After all, I am not so violently bent upon my own opinion, as to reject any offer, proposed by wise men, which shall be found equally innocent, cheap, easy, and effectual. But before something of that kind shall be advanced in contradiction to my scheme and offering a better, I desire the author or authors will be pleased maturely to consider two points. First, As things now stand, how they will be able to find capital and equity for our billions of useless MBS’s. And Secondly, there being around ten million of creatures in humane figure throught this country, whose whole mortgage valuations against the values of their homes, would leave them in debt one trillion dollars, adding those who are now beggars by profession, to the bulk of farmers, retirees, and small business owners, with their families, who are beggars in effect; I desire those politicians who dislike my overture, and may perhaps be so bold to attempt n answer, that they will first ask the owners of these MSB’s, whether they would not at this day think it a great happiness to have been sold for cash, in the manner I prescribe, and thereby have avoided such a perpetual scene of misfortunes, as they have since gone through, by the oppression of investment bankers, the impossibility of paying the mortgage after introductory rates expire, with neither house nor clothes to cover them from the inclemencies of the weather, and the most inevitable prospect of intailing the like, or greater miseries upon their breed forever.

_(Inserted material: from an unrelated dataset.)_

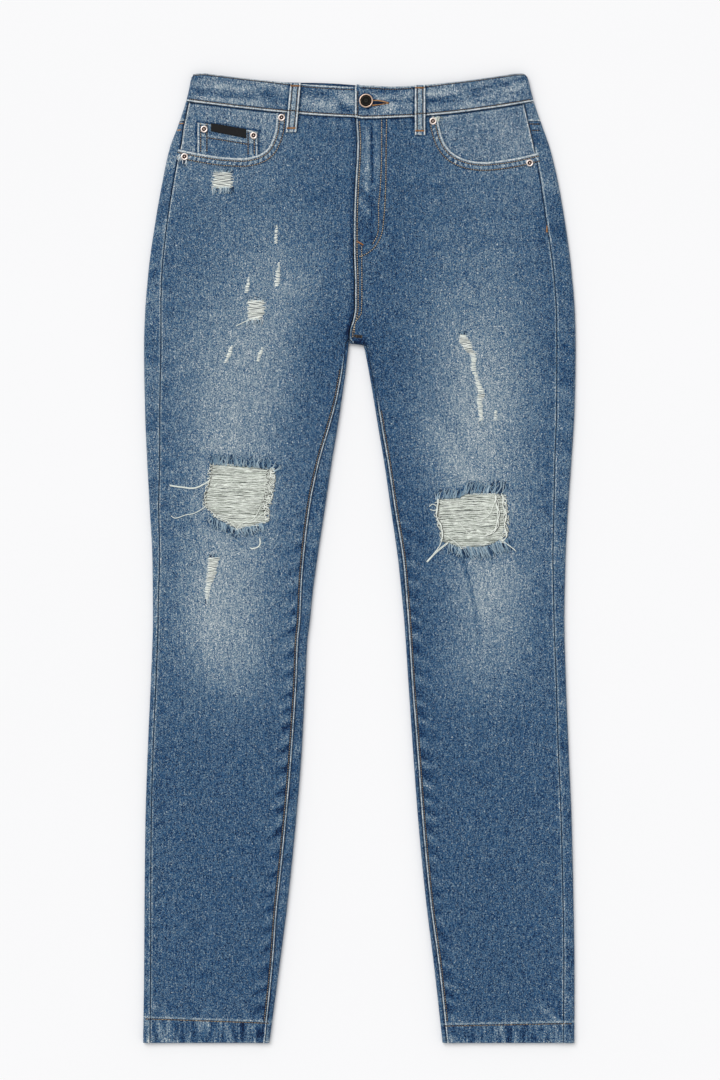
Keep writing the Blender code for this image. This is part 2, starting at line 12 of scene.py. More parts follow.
import bpy
import numpy as np
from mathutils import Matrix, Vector
from mathutils.bvhtree import BVHTree


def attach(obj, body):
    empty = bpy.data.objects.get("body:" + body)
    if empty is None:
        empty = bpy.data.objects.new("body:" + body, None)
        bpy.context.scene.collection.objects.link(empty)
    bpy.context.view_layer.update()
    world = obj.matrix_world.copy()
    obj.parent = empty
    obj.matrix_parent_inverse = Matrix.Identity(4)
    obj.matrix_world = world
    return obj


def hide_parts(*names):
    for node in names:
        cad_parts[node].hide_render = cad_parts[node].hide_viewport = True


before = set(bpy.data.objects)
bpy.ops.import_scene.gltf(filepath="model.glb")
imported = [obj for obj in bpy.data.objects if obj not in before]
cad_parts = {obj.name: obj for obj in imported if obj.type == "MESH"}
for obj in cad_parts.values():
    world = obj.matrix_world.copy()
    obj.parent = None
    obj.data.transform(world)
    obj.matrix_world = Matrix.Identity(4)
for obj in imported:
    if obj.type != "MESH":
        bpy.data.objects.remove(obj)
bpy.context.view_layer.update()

RANDOM = np.random.default_rng(11)
MM = 0.001
LENGTH = 1066.6          # hem to the highest point of the waistband
DENIM = 1.2              # one layer of cloth
BAND = 2.2               # the doubled waistband
GAP = 0.3                # clearance between sewn pieces
TUCK = 1.6               # how far under the front's outer face a facing's own face lies
WAIST_TRIM = 0.25        # each side of the curved waist seam
FOLD = 3.0               # radius of the side folds, outside
BAND_FOLD = 3.6          # and of the waistband's
QUARTER = FOLD * math.pi / 2
CROTCH = 770.0
CROTCH_BLEND = 6.0       # above the crotch the inner folds run out within this height
BAND_HEIGHT = 33.7       # breadth of the band on the wearer's right
BAND_GAIN = 0.9          # how much broader it lies on the left
END_RISE = 2.4           # and how far its buttoned end stands up there
BAND_TAPER = 2.6         # how much narrower it lies at the side folds
OVERLAP_RISE = 2.5       # how far the buttoned end climbs over the plain one
UNDERLAP = 36.0          # how far the plain end runs on under it
HIP_RISE = 1.2
LEG_SAG = 0.8
BACK_LIFT = 1.5
FLY_RISE = 1.8
FLY_WIDTH = 44.0
BACK_PEEK = 3.0          # how far the back's waist seam shows above the front's
YOKE_CENTRE = 960.0
YOKE_SIDE = 1014.0
TOP_ROW = 1035.0         # nominal height of the waist seam at the sides
FRONT_FREE = 950.0       # above this a front panel's rows give way to the waist seam
BACK_FREE = 850.0        # and a back panel's to the yoke seam
INSEAM_HIDDEN = {"right": 738.0, "left": 690.0}      # above this the other cloth hides it
INSEAM_STITCHED = {"right": 742.0, "left": 696.0}    # and its stitches end here
POCKET_BEGINS = {"right": 905.0, "left": 880.0}      # where the facing takes over the outseam
SIDES = {"right": -1, "left": 1}


def named_rows(columns, rows):
    """A table's rows, under the names of its columns."""
    row_type = namedtuple("Row", columns)
    return [row_type(*row) for row in rows]


SIDE_COLUMNS = "height right left"
# Distance from the centre line to each side's outer fold.
OUTLINE = named_rows(SIDE_COLUMNS, [
    (0, 238.9, 236.1), (80, 237.8, 236.2), (160, 237.3, 235.0), (240, 236.4, 233.2),
    (320, 233.9, 229.9), (400, 230.3, 226.7), (465, 228.1, 225.1), (530, 228.6, 226.3),
    (590, 231.7, 229.3), (640, 234.4, 232.8), (700, 236.9, 236.4), (766, 237.9, 237.5),
    (800, 236.9, 236.8), (850, 232.9, 232.9), (900, 226.0, 226.3), (950, 217.2, 217.6),
    (985, 209.5, 209.1), (1010, 200.2, 200.4), (1035, 192.0, 191.8), (1048, 188.6, 188.3),
    (1066, 185.5, 184.4),
])
# Distance from the centre line to each leg's inner fold.
LEG_GAP = named_rows(SIDE_COLUMNS, [
    (0, 99.8, 90.8), (80, 89.2, 82.0), (160, 79.0, 72.2), (240, 70.8, 64.4), (320, 64.2, 58.4),
    (400, 60.0, 53.0), (440, 58.0, 50.4), (465, 55.0, 48.6), (490, 52.6, 46.2), (530, 47.4, 42.1),
    (590, 38.3, 33.6), (640, 30.9, 26.4), (680, 24.2, 19.6), (715, 19.1, 13.9), (745, 14.9, 8.6),
    (764, 12.8, 4.8), (767.5, 12.4, 3.8), (CROTCH, 12.0 + GAP / 2, -12.0 + GAP / 2),
])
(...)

I profess, in the sincerity of my heart, that I have not the least personal interest in endeavoring to promote this necessary work, having no other motive than the public good of my country and the world economy, by advancing our financial markets, providing liquidity for MBS’s, relieving the rich, and giving some pleasure to foreign investors. I have no MBS’s, by which I can propose to get a single penny; the closest being some bonds in my 401(k), and my wife’s IRA.

With countless apologies to Jonathan Swift.